Manusia terkaya dunia yang memiliki seluruh fasilitas untuk
berpesta-pora dan berfoya-foya, tetap tak akan pernah bisa melewati
batas kemampuannya sendiri, dia tetap tidak mampu menikmati dan
memanfaatkan seluruh khayalannya secara riil, karena sistem pencernaan
dan seksualnya sangatlah terbatas. Kemampuan dan kekuatan wujudnya sama
sekali tidak akan pernah seimbang dengan seluruh keinginan dan
khayalannya.
Jadi, sebenarnya para penyembah dunia dan materialis pun
merasa berada dalam kesulitan dengan adanya batasan-batasan tersebut.
Dunia ini memiliki keterbatasan dan tak seorangpun bisa mewujudkan
seluruh keinginan dan khayalannya. Allah tidak saja telah meletakkan
manusia di bawah bimbingan dan pengarahan para pembawa risalah-Nya
dimana salah satu nasehatnya adalah “bukan aku yang indah dan cantik,
melainkan aku berasal dan tumbuh dari tangan yang memeliharaku”, dan
dengan pandangan gnosis ini, seluruh eksistensi merupakan tanda-tanda
kebesaran Ilahi, dimana selama jiwa manusia belum bersih dan suci, maka
dia tidak akan pernah merasakan keindahan tersebut. Dalam salah satu
ayat-Nya, Allah berfirman, “Tidak menyentuhnya kecuali orang-orang yang disucikan”[5], ayat-ayat suci al-Quran hanya bisa disentuh oleh orang-orang yang telah disucikan.
Tubuh dan Jiwa
Manusia memiliki dua dimensi, dimensi materi (tubuh) dan
non-materi (jiwa). Selain memiliki tubuh yang berasal dari tanah yaitu
tubuh materi yang bergerak, manusia juga memiliki dimensi non-materi
yang konstan dan permanen bernama ruh. Meskipun dimensi ini tidak bisa
disentuh dengan indera lahiriah, akan tetapi dengan argumentasi bisa
dibuktikan keberadaannya.
Sebagaimana Allah, meskipun Dia merupakan sebuah realitas
yang mustahil dicapai oleh indera lahiriah, akan tetapi dengan dalil
bisa dibuktikan keberadaan-Nya.
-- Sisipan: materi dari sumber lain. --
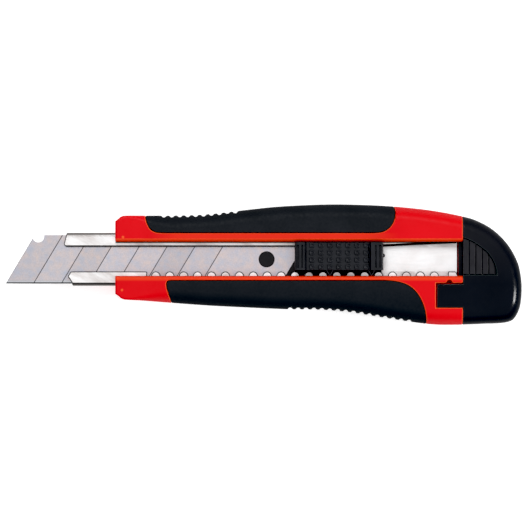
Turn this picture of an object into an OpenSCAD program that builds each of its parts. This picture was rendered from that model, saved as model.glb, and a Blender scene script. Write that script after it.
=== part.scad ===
// Snap-off utility knife with an 18 mm blade and a self-locking thumb slider.
// The knife lies on its back. X runs along it, from the blade's tip at -X to the end cap
// at +X, Y runs across it, and Z goes up from the resting face to the thumb slider.
// The origin is on the resting face, half-way along the handle, on the blade's centre line.
// All sizes are in millimetres.

/* [Blade] */
// Width of the blade, back to cutting edge
blade_w = 18; // [17.8:0.1:18.1]
// Thickness of the blade
blade_t = 0.5; // [0.4:0.05:0.6]
// Length of the blade along its cutting edge
blade_len = 102.1; // [99:0.1:103]
// Angle between the score lines and the cutting edge, in degrees
score_angle = 59; // [58:0.5:61]
// Distance between score lines, along the blade
score_pitch = 10.34; // [10.2:0.02:10.4]
// Number of score lines
score_count = 7; // [5:1:7]
// Width of the ground bevel on each side of the edge
grind_w = 1.15; // [0.8:0.05:1.6]
// Diameter of the hole that the carrier's pin goes through
blade_hole_d = 6; // [5.9:0.05:6.2]

/* [Channel] */
// Thickness of the channel's sheet steel
sheet_t = 0.7; // [0.6:0.05:0.75]
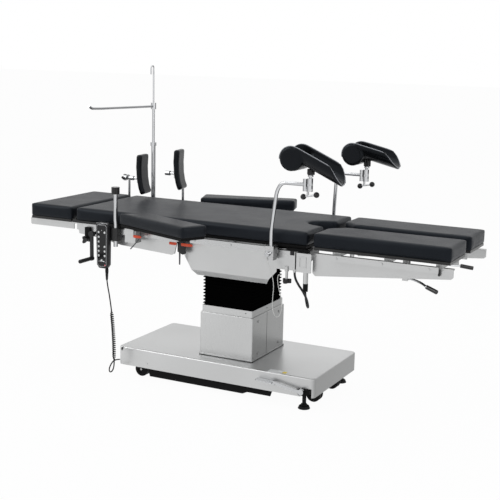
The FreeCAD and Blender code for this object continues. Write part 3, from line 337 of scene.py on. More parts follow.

Terkadang apa yang kita peroleh dan kita
ketahui tidak selalu sinkron dengan inderawi dan empirik, akan tetapi
pada beberapa hal, akal menghukumi adanya realitas itu.
Al-Quran juga menyiratkan tentang dua dimensi yang dimiliki oleh manusia dengan firman-Nya, “Sesungguhnya Aku menciptakan manusia dari tanah”, dan, “Dan Kami tiupkan di dalamnya ruh”,
ayat pertama menyiratkan dimensi materi manusia sedangkan ayat kedua
menunjukkan dimensi lain yang dimiliki oleh manusia yaitu ruh.
1. Hubungan Jiwa dan Tubuh
Aristoteles mengatakan bahwa manusia memiliki ruh dan
tubuh. Ruh manusia ini bersifat tunggal, tak berkomposisi, dan memiliki
ilmu, yaitu realitas tunggal dengan aktivitas yang berbeda dan beragam.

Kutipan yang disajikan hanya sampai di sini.